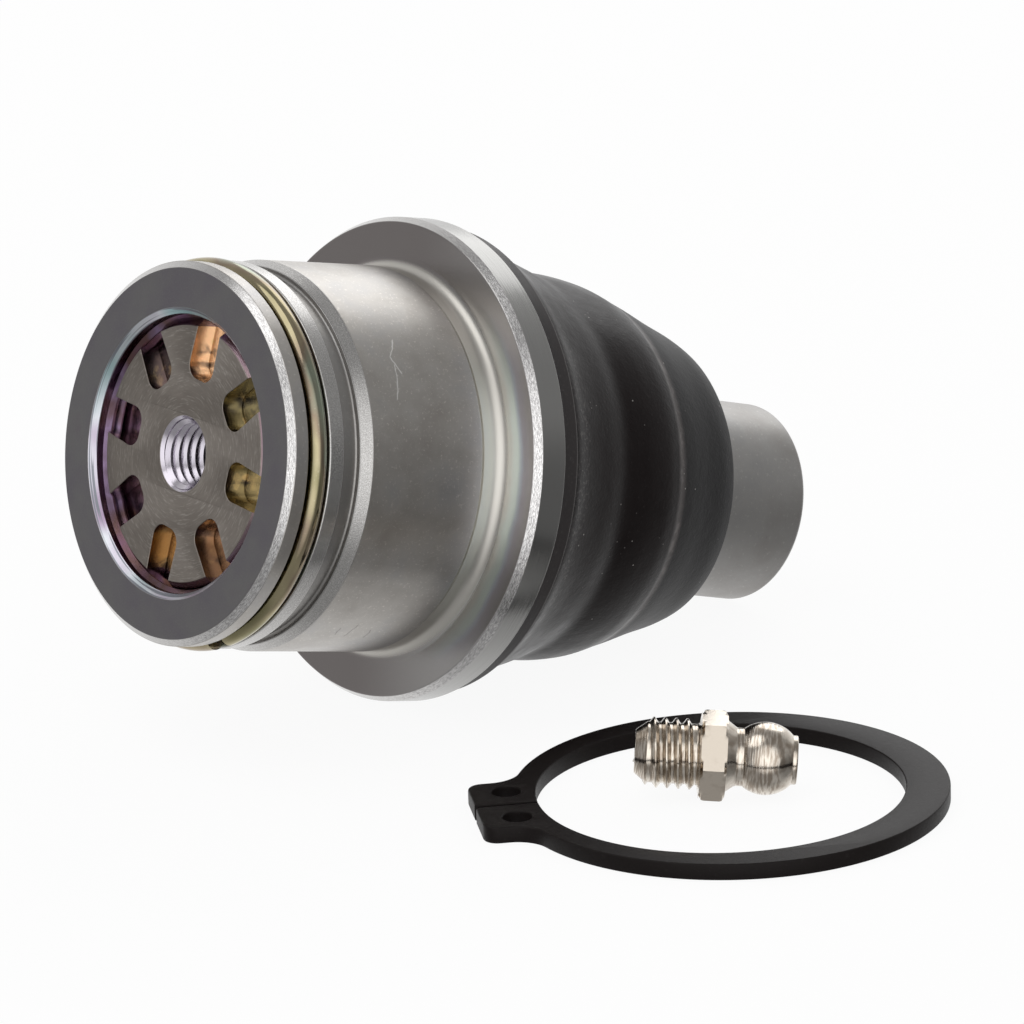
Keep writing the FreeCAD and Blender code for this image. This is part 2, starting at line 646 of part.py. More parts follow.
def make_check_spring():
    # A coiled wire between the rear wall of the fitting and the check ball
    wire_r = size("spring_wire") / 2
    coil_r = size("spring_dia") / 2 - wire_r
    ball_reach = size("check_ball_dia") / 2 + wire_r + size("running_gap")
    start = size("fitting_rear_wall") + wire_r + size("running_gap")
    stop = number(CHECK_BALL_DEPTH) - math.sqrt(ball_reach**2 - coil_r**2)
    pitch = (stop - start) / size("spring_coils")
    path = Part.Wire(Part.makeHelix(pitch, stop - start, coil_r).Edges)
    section = Part.Wire(Part.makeCircle(wire_r, Vector(coil_r, 0, 0), Vector(0, 1, 0)))
    spring = doc.addObject("Part::Feature", "check_spring")
    spring.Label = "check_spring"
    shape = path.makePipeShell([section], True, True)
    shape.translate(Vector(0, 0, start))
    spring.Shape = shape
    return spring


def lie_down(angle, base):
    # Turns a piece whose depth axis is Z so that it points to +Y and down by the angle
    return FreeCAD.Placement(base, Rotation(Vector(1, 0, 0), -(90 + angle)))


def along(angle, distance):
    slope = math.radians(angle)
    return Vector(0, math.cos(slope) * distance, -math.sin(slope) * distance)


# The housing lies on the lower edge of its flange
lying = size("lying_angle")
slope = math.radians(lying)
rim_back = number(FLANGE_BACK) - size("flange_chamfer")
face_height = rim_back * math.sin(slope) + size("flange_dia") / 2 * math.cos(slope)
front_centre = Vector(0, 0, face_height)
ball_centre = front_centre + along(lying, size("ball_depth"))

# The stud has swung down until the edge of its end touches the same surface
edge_reach = size("stud_reach") - size("stud_chamfer")
edge_r = size("shank_dia") / 2
swing = math.asin(ball_centre.z / math.hypot(edge_reach, edge_r)) - math.atan2(edge_r, edge_reach)
stud_angle = math.degrees(swing)
droop = math.radians(stud_angle - lying)
stud_drop = number(RING_BACK) * math.tan(droop)

housing_place = lie_down(lying, front_centre)
stud_place = lie_down(stud_angle, ball_centre)

pieces = []


def place(piece, placement):
    piece.Placement = placement
    pieces.append(piece)


place(make_housing(), housing_place)
place(make_cap(), housing_place)
place(make_upper_race(), housing_place)
place(make_lower_race(), housing_place)
place(make_base_ring(), housing_place)
place(make_boot(stud_drop), housing_place)
place(make_stud(), stud_place)
place(make_stud_ring(), stud_place)
wire_depth = size("wire_groove_front") + size("wire_groove_width") / 2
wire_turn = Rotation(Vector(0, 0, 1), size("wire_place_angle") + size("wire_gap_angle") / 2)
place(make_wire_ring(), housing_place * FreeCAD.Placement(Vector(0, 0, wire_depth), wire_turn))

clip_turn = Rotation(Vector(0, 0, 1), size("clip_angle"))
place(make_circlip(), FreeCAD.Placement(Vector(size("clip_x"), size("clip_y"), 0), clip_turn))

# The fitting lies on one flat of its hexagon, tipped until its head touches the surface
flat_reach = size("fitting_hex") / 2
head_run = size("fitting_head_middle") - number(HEX_BACK)
tip_angle = math.acos(size("fitting_head_dia") / 2 / math.hypot(flat_reach, head_run))
tip_angle -= math.atan2(head_run, flat_reach)
thread_end_height = number(HEX_BACK) * math.sin(tip_angle) + flat_reach * math.cos(tip_angle)
hex_middle = size("fitting_thread_length") + size("fitting_hex_thick") / 2
heading = math.radians(size("fitting_angle"))
back_off = hex_middle * math.cos(tip_angle)
fitting_place = FreeCAD.Placement(
    Vector(
        size("fitting_x") - back_off * math.cos(heading),
        size("fitting_y") - back_off * math.sin(heading),
        thread_end_height,
    ),
    Rotation(Vector(0, 0, 1), size("fitting_angle"))
    * Rotation(Vector(0, 1, 0), 90 + math.degrees(tip_angle)),
)
place(make_fitting(), fitting_place)
ball_shift = FreeCAD.Placement(Vector(0, 0, number(CHECK_BALL_DEPTH)), Rotation())
place(make_check_ball(), fitting_place * ball_shift)
place(make_check_spring(), fitting_place)

doc.recompute()

faults = [
    "%s %s" % (item.Label, item.State)
    for item in doc.Objects
    if "Invalid" in item.State or "Error" in item.State
]
if faults:
    raise RuntimeError("\n".join(faults))

# The origin goes to the middle of the footprint
box = FreeCAD.BoundBox()
for piece in pieces:
    box.add(piece.Shape.optimalBoundingBox(False))
middle = Vector((box.XMin + box.XMax) / 2, (box.YMin + box.YMax) / 2, 0)
shift = FreeCAD.Placement(-middle, Rotation())
for piece in pieces:
    piece.Placement = shift * piece.Placement
doc.recompute()

os.makedirs("parts", exist_ok=True)
for piece in pieces:
    if piece.Shape.isNull() or not piece.Shape.isValid():
        raise RuntimeError("%s has no valid shape" % piece.Label)
    piece.Shape.exportStep("parts/%s.step" % piece.Label)
    print("%-16s %d solid %10.2f mm3" % (piece.Label, len(piece.Shape.Solids), piece.Shape.Volume))


def show(name, point):
    print("%-22s %9.4f %9.4f %9.4f" % (name, point.x, point.y, point.z))


show("box size", Vector(box.XLength, box.YLength, box.ZLength))
show("box low z", Vector(0, 0, box.ZMin))
show("front face centre", front_centre - middle)
show("ball centre", ball_centre - middle)
show("housing axis", along(lying, 1))
show("stud axis", along(stud_angle, 1))
show("fitting axis", fitting_place.Rotation.multVec(Vector(0, 0, 1)))
print("stud angle %.4f, lying angle %.4f" % (stud_angle, lying))
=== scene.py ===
import json
from functools import partialmethod
from math import acos, asin, atan2, ceil, cos, degrees, dist, pi, radians, remainder, sin, sqrt, tan

import bmesh
import bpy
import numpy as np
from mathutils import Matrix, Vector


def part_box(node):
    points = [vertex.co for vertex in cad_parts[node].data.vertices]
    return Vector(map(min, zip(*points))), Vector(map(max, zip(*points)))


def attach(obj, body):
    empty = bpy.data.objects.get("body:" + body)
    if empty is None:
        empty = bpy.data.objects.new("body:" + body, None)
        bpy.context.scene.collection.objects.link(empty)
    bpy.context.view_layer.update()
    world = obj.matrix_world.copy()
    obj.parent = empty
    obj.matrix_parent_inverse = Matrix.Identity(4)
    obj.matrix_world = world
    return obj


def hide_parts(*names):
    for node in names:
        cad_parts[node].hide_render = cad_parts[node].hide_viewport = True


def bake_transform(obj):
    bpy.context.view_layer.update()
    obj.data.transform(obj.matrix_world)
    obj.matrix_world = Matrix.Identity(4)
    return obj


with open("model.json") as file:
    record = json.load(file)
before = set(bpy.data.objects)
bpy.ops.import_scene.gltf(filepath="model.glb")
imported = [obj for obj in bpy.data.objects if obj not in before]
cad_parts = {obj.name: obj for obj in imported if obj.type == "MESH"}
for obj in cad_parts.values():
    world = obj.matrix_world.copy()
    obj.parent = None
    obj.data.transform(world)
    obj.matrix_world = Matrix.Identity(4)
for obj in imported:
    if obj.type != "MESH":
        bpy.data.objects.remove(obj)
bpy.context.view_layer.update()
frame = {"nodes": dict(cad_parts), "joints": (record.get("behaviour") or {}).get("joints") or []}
print("frame loaded")

# Shapes are drawn in millimetres in a piece's own frame and then put in place in metres.
mm = 0.001
joints = {joint["name"]: joint for joint in frame["joints"]}

# Where the joint and its loose pieces lie, in millimetres and degrees
layout = {
    "ballDepth": 20.0,  # from the front face to the ball's centre
    "clipCentre": (43.5, 26.0),  # beside and behind the front face's centre
    "clipAngle": 240.6,  # direction of the lugs
    "valveDepth": 12.5237,  # from the fitting's thread end to its check ball
}
ballCentre = Vector(joints["swing"]["pos_m"])
housingAxis = Vector(joints["swing_direction"]["axis"])
studAxis = Vector(joints["stud_spin"]["axis"])
fittingAxis = -Vector(joints["check_valve_lift"]["axis"])
faceCentre = ballCentre - housingAxis * layout["ballDepth"] * mm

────

■ Problem statement
Identify the lines that contain the string "None", and copy every one of them.

■ Answer for this exercise
    if empty is None:
        empty = bpy.data.objects.new("body:" + body, None)
    obj.parent = None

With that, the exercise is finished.